After exhausting all other possibilities, the couple began looking into using fishing nets. Pemba is a coastal city with a thriving fishing industry, but nets still proved to be extremely expensive. So Charest bought string and went with Antonio, a Mozambican believer who was assisting him, to nearby Murrébuè where Antonio’s uncle is a fisherman and skilled net-maker.

Antonio’s uncle agreed to make the nets. Within one week he called to notify Charest that they were ready to be picked up. On the way to Murrébuè, Charest asked Antonio if it would be all right to ask his uncle — a respected man and devout Muslim — if he and his family would like to learn about the Bible. Antonio agreed.

“I knew it was a long shot,” Charest laughs.

Upon arriving, Charest and Antonio had to wait for the man to return from his time at the mosque. When the fisherman got home he proudly showed them the nets he had made.

“I was obedient to the Holy Spirit in asking him if he’d like to learn the Bible, but I didn’t have a lot of faith about it,” Charest says honestly. “To my surprise, he smiled and agreed.”

Charest imagined he would be teaching just a small group at the fisherman’s house, but that was not to be. The fisherman called his village leader and explained the situation to him. The leader eagerly welcomed the Charests to his village and asked that they teach the Bible village-wide.

Those who were not interested did not have to listen, he stated, but those who were interested deserved the opportunity to hear.

“God had something bigger in mind than I did,” Charest confesses. “It quickly became very obvious to me that only He could have opened this big wide door! These people are from the Makua group — the largest people group in Mozambique. Some pockets of them have been open to Christ, but others are very resistant.”

Moving Forward in Murrébuè

In the past, Murrébuè has been one of the resistant places. There is no church there, and most people mix their traditional beliefs with Islam. Teaching at the village school is fairly limited and everyone there still speaks their native Makua instead of Portuguese, Mozambique’s national language.

The Makua people are very poor and live simple lives — homes are constructed from bamboo, covered in mud and topped with grass roofs. They live only from day to day, Charest explains.

Three Saturdays a month, Charest and his family arrive in Murrébuè to continue reaching out to Makua children through soccer. More than 200 children participate in every event.

Each day begins with several soccer games through which children can rotate, making sure that everyone gets a turn to play. Games must conclude by mid-morning, however, as the African sun quickly heats the sand to the point of burning the children’s bare feet.

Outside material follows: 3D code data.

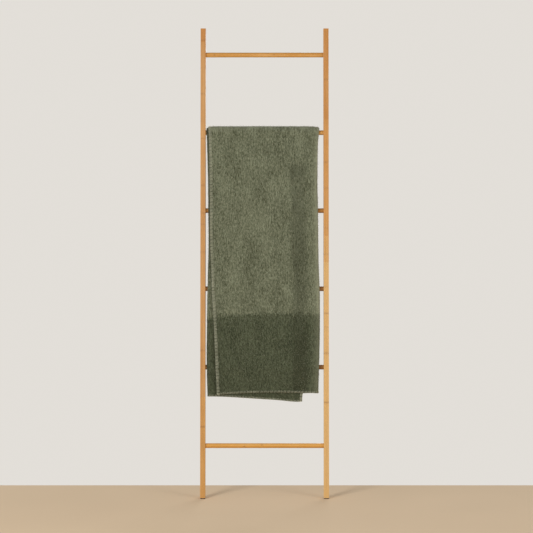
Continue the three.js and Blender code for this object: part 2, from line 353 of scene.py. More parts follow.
def wool():
    """Brushed heather wool. The attribute "cloth" holds each point's place on the flat sheet, in metres."""
    s = Shader("wool")
    cloth = s.node("Attribute", attribute_name="cloth").outputs["Vector"]
    across, along, side = s.parts(cloth)
    flecks = s.noise(s.scaled(cloth, (250.0, 98.0, 7.0)), 1.0, 3.0, 0.62, 0.6)
    streaks = s.noise(s.scaled(cloth, (170.0, 24.0, 6.0)), 1.0, 2.0, 0.5, 0.4)
    tufts = s.noise(s.scaled(cloth, (620.0, 460.0, 9.0)), 1.0, 2.0, 0.6, 0.8)
    hairs = s.noise(s.scaled(cloth, (2100.0, 650.0, 11.0)), 1.0, 2.0, 0.7, 1.2)
    patches = s.noise(s.scaled(cloth, (16.0, 7.0, 3.0)), 1.0, 3.0, 0.55)
    ends = s.math("MINIMUM", along, s.math("SUBTRACT", SHEET_LENGTH, along))
    coarse, fine = s.remap(flecks, 0.3, 0.7, -0.006, 0.006), s.remap(tufts, 0.3, 0.7, -0.003, 0.003)
    ends = s.math("ADD", ends, s.math("ADD", coarse, fine))
    dark = s.math("MULTIPLY", s.between(ends, BORDER + 0.008, BORDER - 0.008), 0.86)
    dark = s.math("ADD", dark, s.math("MULTIPLY", s.between(ends, BORDER, BORDER - 0.05), 0.14))
    tone = s.math("ADD", s.math("MULTIPLY", flecks, 0.44), s.math("MULTIPLY", tufts, 0.26))
    tone = s.math("ADD", tone, s.math("MULTIPLY", hairs, 0.15))
    tone = s.math("ADD", tone, s.math("MULTIPLY", streaks, 0.15))
    tone = s.math("ADD", tone, s.remap(patches, 0.3, 0.7, -0.03, 0.03))
    heather = s.between(tone, 0.375, 0.635)
    colour = s.mix(dark, s.mix(heather, *FIELD_WOOL), s.mix(heather, *BORDER_WOOL))
    # painted light from the mesh: below 0 painted shade darkens the wool, above 0 a painted highlight makes
    # it paler
    nap = s.node("Attribute", attribute_name="nap").outputs["Fac"]
    colour = s.mix(s.math("MULTIPLY", nap, -0.33, clamp=True), colour, PAINTED_SHADE_WOOL)
    colour = s.mix(s.math("MULTIPLY", nap, 0.22, clamp=True), colour, PAINTED_LIGHT_WOOL)
    # stray undyed and brown hairs of the heather
    stray = s.noise(s.scaled(cloth, (480.0, 190.0, 5.0)), 1.0, 1.0, 0.5, 2.0)
    colour = s.mix(s.math("MULTIPLY", s.between(stray, 0.62, 0.72), 0.44), colour, UNDYED_HAIR)
    colour = s.mix(s.math("MULTIPLY", s.between(stray, 0.34, 0.26), 0.30), colour, BROWN_HAIR)
    s.set(Base_Color=colour, Sheen_Weight=0.22, Sheen_Roughness=0.6, Sheen_Tint=(0.75, 0.78, 0.62))
    s.set(Roughness=s.remap(tufts, 0.3, 0.7, 0.88, 1.0), Specular_IOR_Level=0.15)
    height = s.math("ADD", s.math("MULTIPLY", flecks, 1.0), s.math("MULTIPLY", tufts, 0.7))
    height = s.math("ADD", height, s.math("MULTIPLY", hairs, 0.25))
    s.set(Normal=s.bump(height, 0.75, 0.0022))
    return s.material


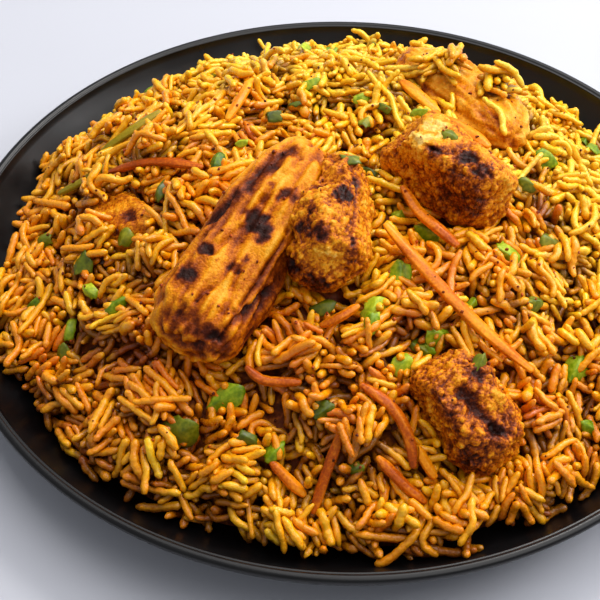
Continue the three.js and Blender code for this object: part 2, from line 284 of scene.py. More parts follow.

Once the sand is too hot, the meeting moves to the local school, where the Charests conduct object lessons illustrating a very simple biblical truth. One recent lesson — “Be careful of the words you speak because you cannot take them back” — featured the distribution of toothpaste that was donated by a pediatric dentist from Connecticut.

“These kinds of lessons are definitely not the norm for these kids,” Charest says. “So they are very curious and really soak it up. Then the following week we do a recap of the last week’s lesson, and they can almost always answer the review questions.”

After each lesson, the kids are given a corresponding memory verse and served juice.

A small group of adults also listens in to the Charests’ lessons and even interact or ask questions at times. Many parents report to Charest that their children’s behavior is changing for the better and credit it to the Bible lessons.

The Charests and Antonio marvel at the unexpected and enormous door God opened for them in Murrébuè. They are looking to the future, planning how to best steward this opportunity.

“We plan to expand,” Joel Charest enthuses. “We want to use this soccer ministry as a springboard for planting a church in Murrébuè. The soccer ministry has opened a door into the community and we believe it has given us the recognition and created the trust with the leaders that we need.

“We’d like to use that church as a model of how we can plant churches in other unreached areas,” Charest continues. “Soccer is a nonthreatening entry, and once the community sees that we have genuine love and concern for them they may grant us the privilege of opening a church.”